Most of the changes are subtle. For example, IT staff and managers are working longer hours for their pay. On-call hours have almost doubled in the last 12 months, to 25 per week for managers and 24 per week for staffers, the survey indicates. The second shift might be explained by companies' reluctance to add staff during difficult economic times, as well as the difficulty of hiring people with highly specialized skills. The average IT staffer works 45 hours a week, survey respondents say, while managers log a median of 50 hours per week, excluding on-call time.
It seems that employers are beginning to regain control over compensation packages and the hiring process. Prudential's Landon is still looking for people with "E-skills" and hasn't seen big changes in salaries in her industry compared with prior months. What she does see are more people available for each opening--and fewer of her own employees willing to jump ship to startups. That means more stable staffs. In all, 47% of survey respondents rank job stability as one of their most important job-related issues (see WorkLife, "Salary Survey: Reporter's Notebook").

That stability is apparent at Washington mortgage lender Fannie Mae. Last year, 11% of Fannie Mae's IT workforce left for other jobs. But during the first three months of this year, the company, which had net operating income of $4 billion in 2000, saw its projected annualized attrition rate cut in half to 5%, says chief technology officer Julie St. John.
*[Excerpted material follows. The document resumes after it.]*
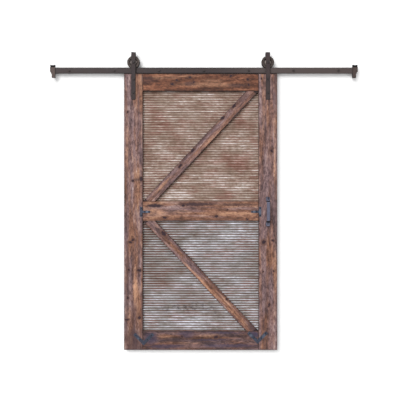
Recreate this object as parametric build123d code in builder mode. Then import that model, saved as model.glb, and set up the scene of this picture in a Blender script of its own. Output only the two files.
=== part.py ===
"""A sliding barn door: a framed leaf with corrugated panels, hung from a flat track by two strap hangers."""

import os
from math import asin, atan2, ceil, cos, hypot, radians, sin

from build123d import *

os.makedirs("parts", exist_ok=True)

# The frame is in millimetres: X to the right along the track, Y into the wall and Z up.
# The origin is the middle of the line of track bolts, on the face of the wall.
# A distance called out is measured from the wall towards the room.
sides = {"left": -1, "right": 1}

# Track bar
track_length = 2368.0
track_height = 46.0
track_thickness = 10.0
track_edge = 1.0
wall_gap = 30.0

# Lag bolts that hold the track to the wall
lag_count = 7
lag_end_inset = 140.0
lag_shank_radius = 4.75
lag_thread_radius = 4.4
lag_reach = 50.0
lag_point = 8.0
lag_head_flats = 14.3
lag_head_height = 6.4
lag_play = 0.4
lag_washer_radius = 9.5
lag_washer_thickness = 2.0
spacer_radius = 10.5

# End stops on the two ends of the track
stop_width = 40.0
stop_end_wall = 7.0
stop_thickness = 22.0
stop_lip = 3.0
stop_leg_width = 27.0
stop_leg_length = 31.0
stop_slope = 18.0
stop_play = 0.3
bumper_width = 36.0
bumper_height = 18.0
bumper_dish = 4.0
set_screw_radius = 4.0
set_screw_length = 8.0
set_screw_socket_flats = 4.0
set_screw_socket_depth = 4.0

# Grooved wheels
tread_radius = 40.0
flange_height = 9.0
wheel_width = 24.0
tread_gap = 0.3
groove_play = 0.5
groove_flare = 1.0
flange_edge = 2.0
rim_inner_radius = 33.0
web_thickness = 8.0
web_fillet = 2.0
hub_wall = 4.5

# Ball bearing in each hub
bearing_radius = 16.0
bearing_width = 10.0
bearing_lip = 2.0
ball_count = 8
ball_radius = 2.4
ball_pitch_radius = 11.0
ball_play = 0.1
ring_shoulder = 1.0
cage_thickness = 1.2
cage_width = 7.0
pocket_length = 3.6

# Axle bolts
axle_radius = 6.0
axle_head_flats = 19.0
axle_head_height = 7.5
axle_nut_height = 6.0
axle_end = 1.0
axle_play = 0.1
axle_sleeve_wall = 2.4

# Strap hangers
strap_width = 33.0
strap_thickness = 6.0
strap_inside_gap = 34.0
strap_rise = 80.0
strap_back_drop = 25.0
strap_overlap = 201.0
strap_corner = 4.0
hanger_bolt_radius = 5.0
hanger_bolt_play = 0.2
hanger_bolt_drop = 42.0
hanger_bolt_spacing = 105.0
hanger_head_flats = 16.0
hanger_head_height = 6.4
hanger_washer_radius = 10.5
hanger_washer_thickness = 2.0
hanger_nut_height = 8.0
hanger_recess_radius = 13.0
hanger_recess_depth = 12.0
hanger_bolt_end = 1.0

# Leaf and its frame
door_width = 1184.0
door_height = 2136.0
door_thickness = 44.0
door_shift = -25.0
door_drop = 4.0
stile_width = 144.0
top_rail_height = 134.0
middle_rail_height = 149.0
bottom_rail_height = 145.0
wood_edge = 2.0
tenon_length = 40.0
tenon_shoulder = 20.0
tenon_play = 0.2

# Panels held in grooves of the frame
groove_depth = 12.0
panel_reach = 10.0
panel_play = 0.3
backing_thickness = 12.0
sheet_pitch = 19.05
sheet_depth = 4.8
sheet_thickness = 0.8

# Diagonal braces on the front of the panels
brace_width = 70.0
brace_thickness = 20.5
brace_play = 0.2
brace_end_play = 0.5
brace_screw_count = 4
brace_screw_spacing = 260.0
brace_screw_length = 32.0

# Wood screws with a domed slotted head
screw_radius = 2.1
screw_point = 5.0
screw_head_radius = 4.6
screw_head_height = 2.6
screw_slot_width = 1.0
screw_slot_depth = 1.2
screw_length = 22.0
screw_play = 0.3

# Flat mending plates
plate_thickness = 3.0
plate_corner = 3.0
tee_arm_width = 18.0
tee_bar_length = 76.0
tee_bar_offset = 12.0
tee_drop = 5.0
tee_bar_screw_spacing = 54.0
tee_stem_reach = 58.0
tee_stem_screw_edge = 10.0
tee_stem_screw_spacing = 30.0
corner_arm_length = 114.0
corner_arm_width = 24.0
left_corner_rise = 36.0
right_corner_rise = 48.0
corner_apex_inset = 8.0
corner_lean = 45.0
corner_screw_edge = 17.0
corner_screw_spacing = 45.0

# Pull handle
handle_rise = 1070.0
handle_length = 228.0
handle_tab_length = 34.0
handle_tab_width = 32.0
handle_grip_width = 26.0
handle_grip_length = 144.0
handle_projection = 40.0
handle_thickness = 6.0
handle_bend = 7.0
handle_corner = 12.0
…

St. John is glad that her workforce is settling down. In recent months, she hired back about 15 people who had left Fannie Mae over the last year or so to take jobs at dot-coms. "They were all good performers and left on good terms," she says. Those people left in hope of striking it rich, but St. John hired them back at the same salaries they were making before they left. "I don't feel comfortable raising salaries [for returnees] beyond those of the people who stayed and walked through walls for me," she says.